The Great Pretender

by Pseud O'Nym

Maybe it’s just me, but don’t you ever feel that other people seem more grown up than you? That by some kind of unspeakably cruel twist of fate, rather like Harry Potter finding out he was a wizard and setting off to Hogwarts to learn how to unlock his potential, some people have learnt how navigate the various transitions that ageing continually presents us with.

No?

You’ve never felt that?

You’ve never felt that the mysterious ways of the grown up were part of a secret world, not so secret that you didn’t know it existed, but secret enough for you never to be admitted. Never felt that at any second you’d feel a hand on your shoulder and a stern voice saying ‘Come along now. Enough’s enough, you’ve had your fun.’ and you’d have to put the clothes back in the dressing up box.  Never felt that other people were just born with dormant grown up gene, and at a certain age it would activate and they’d become better at being a grown up? Like getting married, staying married, buying a house, that sort of thing.

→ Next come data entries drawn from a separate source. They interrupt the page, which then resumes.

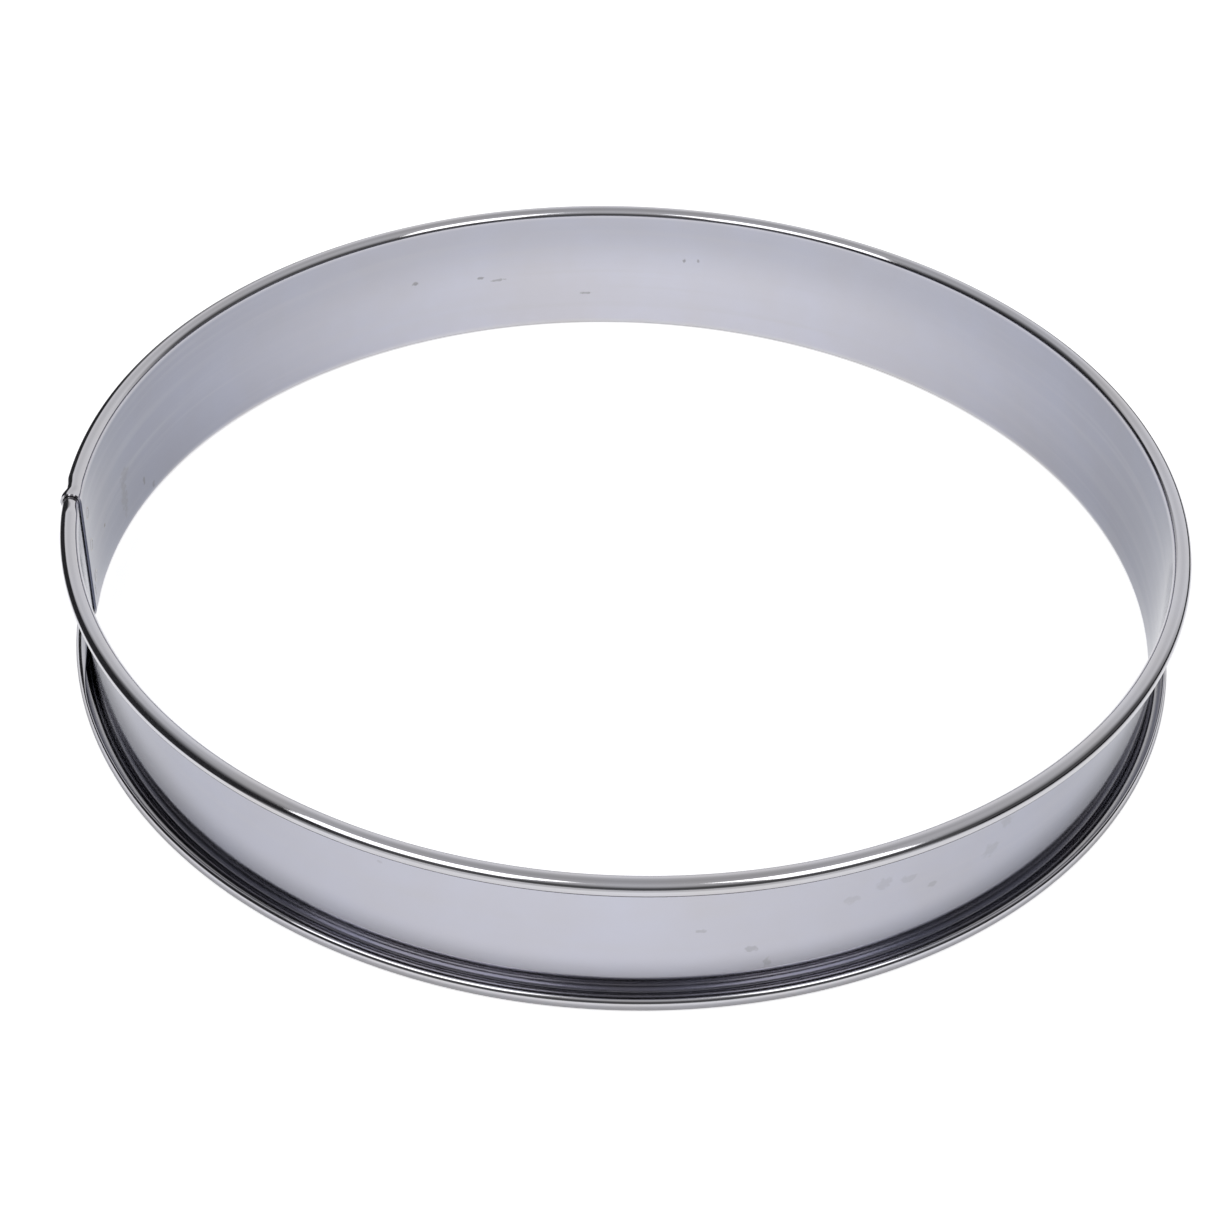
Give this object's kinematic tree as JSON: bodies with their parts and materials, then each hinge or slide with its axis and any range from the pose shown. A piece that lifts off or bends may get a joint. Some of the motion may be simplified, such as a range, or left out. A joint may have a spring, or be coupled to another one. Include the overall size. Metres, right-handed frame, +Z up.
{
  "type": "pastry ring",
  "caption": "Round metal pastry ring with a straight wall and open rolled beads along both edges, for baking tarts on a flat sheet.",
  "frame": {"origin": "on the surface that the ring stands on, at the middle of the hoop", "axes": "+Z up along the axis of the hoop; the lap seam lies 8 degrees past -X towards -Y"},
  "size_m": [0.248, 0.248, 0.035],
  "materials": {
    "steel": "satin rolled stainless sheet, lightly brushed round the wall, with faint stains and scuffs"
  },
  "bodies": {
    "root": {"ring": "steel"}
  },
  "joints": []
}
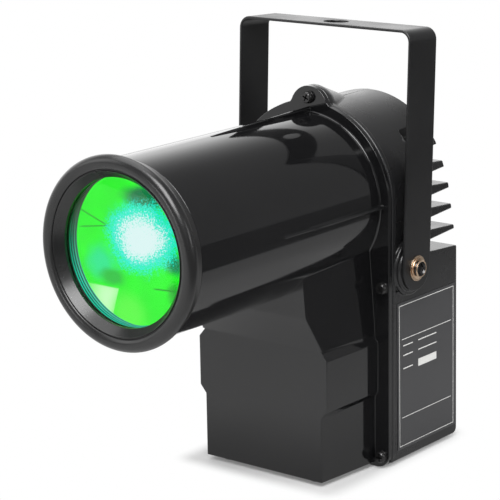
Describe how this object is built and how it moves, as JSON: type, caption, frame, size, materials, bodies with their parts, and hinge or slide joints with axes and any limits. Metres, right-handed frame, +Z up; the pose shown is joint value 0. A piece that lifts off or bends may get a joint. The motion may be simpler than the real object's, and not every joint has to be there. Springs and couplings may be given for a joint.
{
  "type": "pinspot light",
  "caption": "Compact narrow-beam stage light: round snoot with a lens, finned rear housing with sockets and controls, and a steel yoke that tilts on side bolts.",
  "frame": {"origin": "on the floor under the middle of the fixture's bounding box", "axes": "+Z up, light leaves along -Y, controls and sockets face +Y, +X is the side with the bare rating label"},
  "size_m": [0.1208, 0.23, 0.2405],
  "materials": {
    "snoot_plastic": "gloss, moulded",
    "rim_plastic": "satin gloss, moulded",
    "lens_glass": "polished, clear",
    "gasket_rubber": "matt",
    "spacer_plastic": "matt, moulded",
    "diffuser_plastic": "frosted, ribbed on the lens side",
    "board_mask": "satin white solder mask",
    "board_green": "satin green solder mask",
    "led_package": "clear dome over the chips",
    "optic_acrylic": "polished, clear",
    "holder_plastic": "matt, moulded",
    "housing_paint": "satin black paint over die-cast aluminium",
    "yoke_paint": "fine-grained satin powder coat over steel",
    "black_screw": "black oxide",
    "bronze_bolt": "yellow-chromated steel, satin",
    "washer_steel": "zinc plated",
    "friction_fibre": "matt",
    "panel_paint": "fine-grained satin powder coat over steel",
    "window_acrylic": "polished, dark red tint",
    "display_case": "matt",
    "button_plastic": "satin",
    "socket_plastic": "matt, moulded",
    "socket_metal": "satin black over zinc die-casting",
    "pin_metal": "polished contact plating",
    "latch_metal": "satin",
    "blade_metal": "nickel plated",
    "drawer_plastic": "matt, moulded",
    "fuse_glass": "clear tube with plated caps",
    "winding_tape": "yellow tape over ferrite",
    "can_sleeve": "shrunk sleeve",
    "bare_aluminium": "extruded",
    "post_metal": "turned",
    "wire_plastic": "satin insulation",
    "label_film": "satin polyester film",
    "foot_rubber": "matt"
  },
  "bodies": {
    "head": {"snoot": "snoot_plastic", "rim_ring": "rim_plastic", "lens": "lens_glass", "lens_gasket": "gasket_rubber", "lens_spacer": "spacer_plastic", "mixing_screen": "diffuser_plastic", "retaining_ring": "spacer_plastic", "led_board": "board_mask", "led_emitter": "led_package", "led_screws": "washer_steel", "collimator": "optic_acrylic", "collimator_holder": "holder_plastic", "flange_screws": "black_screw", "flange_washers": "black_screw", "rear_housing": "housing_paint", "pivot_bolts": "bronze_bolt", "pivot_washers": "bronze_bolt", "friction_washers": "friction_fibre", "rear_panel": "panel_paint", "panel_screws": "black_screw", "display_window": "window_acrylic", "display_module": "display_case", "tact_switches": "socket_plastic", "dmx_in": "socket_metal", "dmx_in_pins": "pin_metal", "dmx_out": "socket_metal", "dmx_out_insert": "socket_plastic", "socket_screws": "black_screw", "mains_inlet": "socket_plastic", "mains_blades": "blade_metal", "control_board": "board_green", "control_parts": "socket_plastic", "power_board": "board_green", "transformer": "winding_tape", "capacitors": "can_sleeve", "regulator_sink": "bare_aluminium", "board_posts": "post_metal", "panel_posts": "post_metal", "wiring": "wire_plastic", "rating_label": "label_film", "rubber_feet": "foot_rubber"},
    "yoke": {"yoke": "yoke_paint"},
    "menu_body": {"button_menu": "button_plastic"},
    "down_body": {"button_down": "button_plastic"},
    "up_body": {"button_up": "button_plastic"},
    "enter_body": {"button_enter": "button_plastic"},
    "latch": {"dmx_latch": "latch_metal"},
    "drawer": {"fuse_drawer": "drawer_plastic", "fuse": "fuse_glass"}
  },
  "joints": [
    {"name": "yoke_tilt", "type": "hinge", "parent": "head", "child": "yoke", "pos_m": [0, 0.065, 0.1107], "axis": [1, 0, 0], "range_deg": [-250, 44]},
    {"name": "menu_press", "type": "slide", "parent": "head", "child": "menu_body", "axis": [0, -1, 0], "range_m": [0, 0.0008], "stiffness_N_per_m": 400},
    {"name": "down_press", "type": "slide", "parent": "head", "child": "down_body", "axis": [0, -1, 0], "range_m": [0, 0.0008], "stiffness_N_per_m": 400},
    {"name": "up_press", "type": "slide", "parent": "head", "child": "up_body", "axis": [0, -1, 0], "range_m": [0, 0.0008], "stiffness_N_per_m": 400},
    {"name": "enter_press", "type": "slide", "parent": "head", "child": "enter_body", "axis": [0, -1, 0], "range_m": [0, 0.0008], "stiffness_N_per_m": 400},
    {"name": "latch_press", "type": "slide", "parent": "head", "child": "latch", "axis": [0, -1, 0], "range_m": [0, 0.0008], "stiffness_N_per_m": 400},
    {"name": "drawer_pull", "type": "slide", "parent": "head", "child": "drawer", "axis": [0, 1, 0], "range_m": [0, 0.012]}
  ]
}
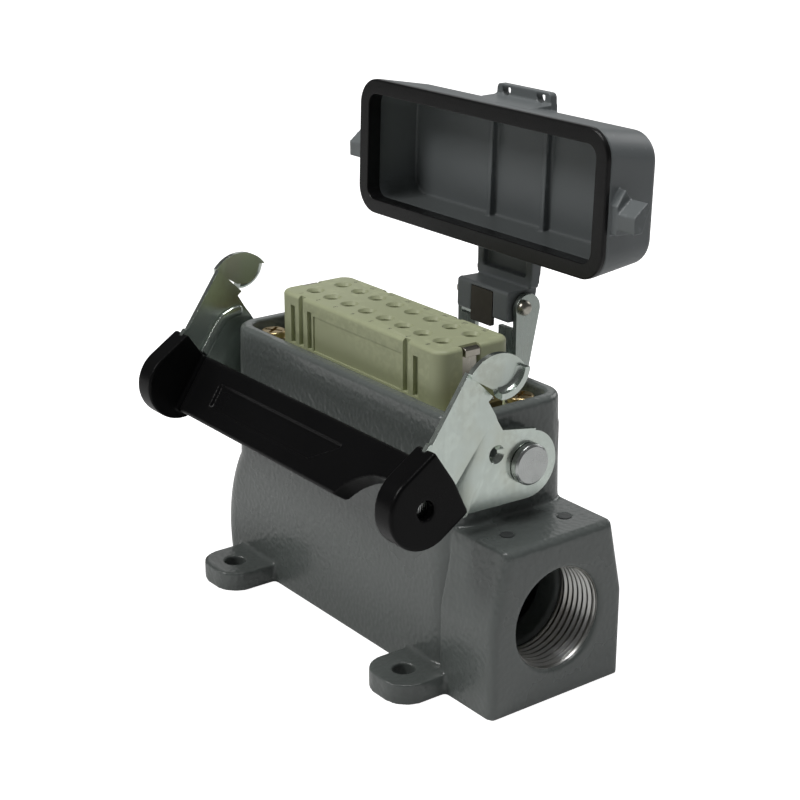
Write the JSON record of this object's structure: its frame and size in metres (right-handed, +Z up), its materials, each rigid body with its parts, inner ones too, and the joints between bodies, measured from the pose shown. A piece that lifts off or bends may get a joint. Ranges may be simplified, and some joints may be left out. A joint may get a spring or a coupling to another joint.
{
  "type": "heavy duty rectangular connector",
  "caption": "Surface-mount rectangular power connector: die-cast housing with threaded cable entry, contact insert, locking lever and hinged protective cover.",
  "frame": {"origin": "centre of the collar in plan, on the base plane", "axes": "+Z up out of the contact insert, +X towards the threaded cable entry, -Y towards the lever's handle, +Y towards the cover's hinge"},
  "size_m": [0.1028, 0.0726, 0.1098],
  "materials": {
    "casting": "grey fine hammer-finish powder coat",
    "insert_plastic": "satin beige-green moulded plastic",
    "contact_metal": "silver-plated",
    "screw_metal": "nickel-plated",
    "brass_screws": "yellow-passivated",
    "stud_steel": "turned and zinc-plated",
    "zinc_sheet": "zinc-plated pressed sheet",
    "handle_plastic": "satin black glass-filled plastic",
    "cover_plastic": "satin grey moulded plastic",
    "gasket_rubber": "smooth black rubber",
    "dark_steel": "blued spring steel"
  },
  "bodies": {
    "base": {"housing": "casting", "insert_body": "insert_plastic", "insert_rear": "insert_plastic", "contact_sleeves": "contact_metal", "terminal_screws": "screw_metal", "insert_screws": "brass_screws", "screw_washers": "screw_metal", "earth_clip_right": "screw_metal", "earth_clip_left": "screw_metal", "earth_terminals": "brass_screws", "earth_screws": "screw_metal", "pivot_stud_right": "stud_steel", "pivot_stud_left": "stud_steel", "hinge_bracket": "zinc_sheet", "bracket_rivets": "stud_steel", "hinge_pin": "screw_metal"},
    "lever": {"lever_plate_right": "zinc_sheet", "lever_plate_left": "zinc_sheet", "lever_handle": "handle_plastic", "handle_pins": "stud_steel"},
    "cover": {"cover_shell": "cover_plastic", "cover_gasket": "gasket_rubber", "stop_spring": "dark_steel"}
  },
  "joints": [
    {"name": "lever_turn", "type": "hinge", "parent": "base", "child": "lever", "pos_m": [0, 0, 0.0467], "axis": [-1, 0, 0], "range_deg": [-12, 24]},
    {"name": "cover_turn", "type": "hinge", "parent": "base", "child": "cover", "pos_m": [0, 0.0282, 0.0647], "axis": [1, 0, 0], "range_deg": [-8, 91.7]}
  ]
}
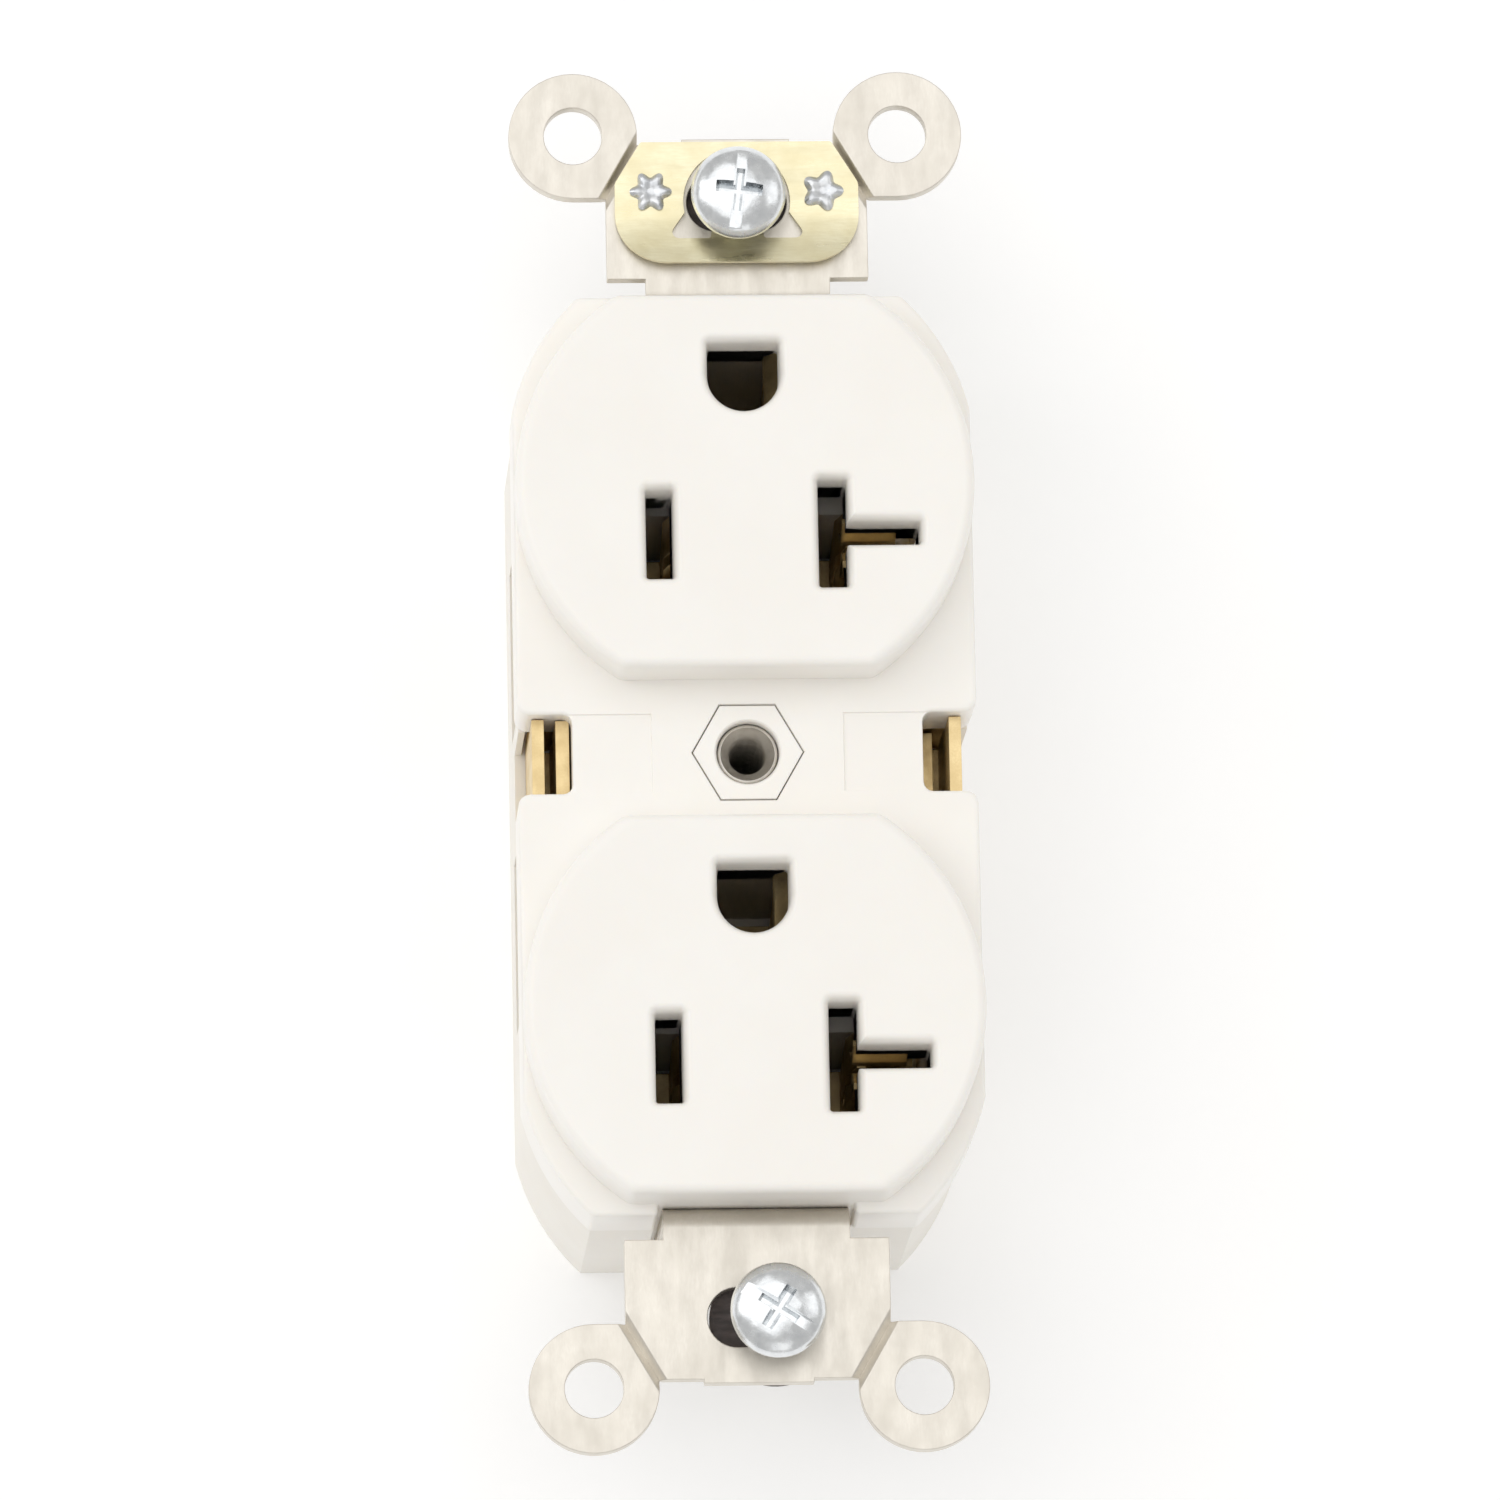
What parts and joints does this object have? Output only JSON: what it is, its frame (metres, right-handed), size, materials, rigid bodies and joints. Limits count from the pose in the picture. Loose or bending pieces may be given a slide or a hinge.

As I’ve always maintained, I’m basically a fourteen old boy trapped in the body of an old man. So the opposite of some priests. See what I mean? No grown up would think to write that, but a deeply immature juvenile might. And that’s how immature I am, that when I go to supermarkets and see mature cheddar cheese, my first thought is always ‘Where’s the immature cheddar then?’ When I say his to friends, they wear a smile that says ‘Just humour him’. Them more grown up people. The sort of people who know what a stopcock is and don’t think it the name you give your Mum when you hear your hear her coming up the stairs when you’re masturbating and suddenly stop.

I was reminded of this yesterday when Joe and Marge had a visit from Marge’s sister-in-law. They had a proper grown up chat about grown up things, the sort of things that in the ‘50’s and ‘60’s, only men with mustard yellow cardigans and pipes were allowed to have. But equality being what it is, women can join in.

And then I remembered that before the brain injury, I was quite good at pretending to be grown up. I mean I never for one second thought I was one, but I did do a pretty convincing impersonation of one. People trusted me, they trusted me with really grown up things, things which, if they went wrong would’ve caused loss of life. I know. Fools!  After that performance ended, I somehow convinced grown ups who really should’ve known better, that I was the right person to help people cope with the worst experience of their life. Me?

It all seems like it happened to someone else. In point of fact it did. That person is gone, the only thing I have of his are his memories. And that memory of me isn’t shared by many other people now. It’s a bit like an old photograph, faded so much so that only a vague impression remains. If you don’t have a grown up job, don’t talk about grown up things, don’t have grown up hobbies, and don’t dress like a grown up, well other grown ups don’t see you as a grown up.

Instead, they’re the ones who might put a hand on my shoulder and with a stern voice says ‘Come along now. Enough’s enough, you’ve had your fun.’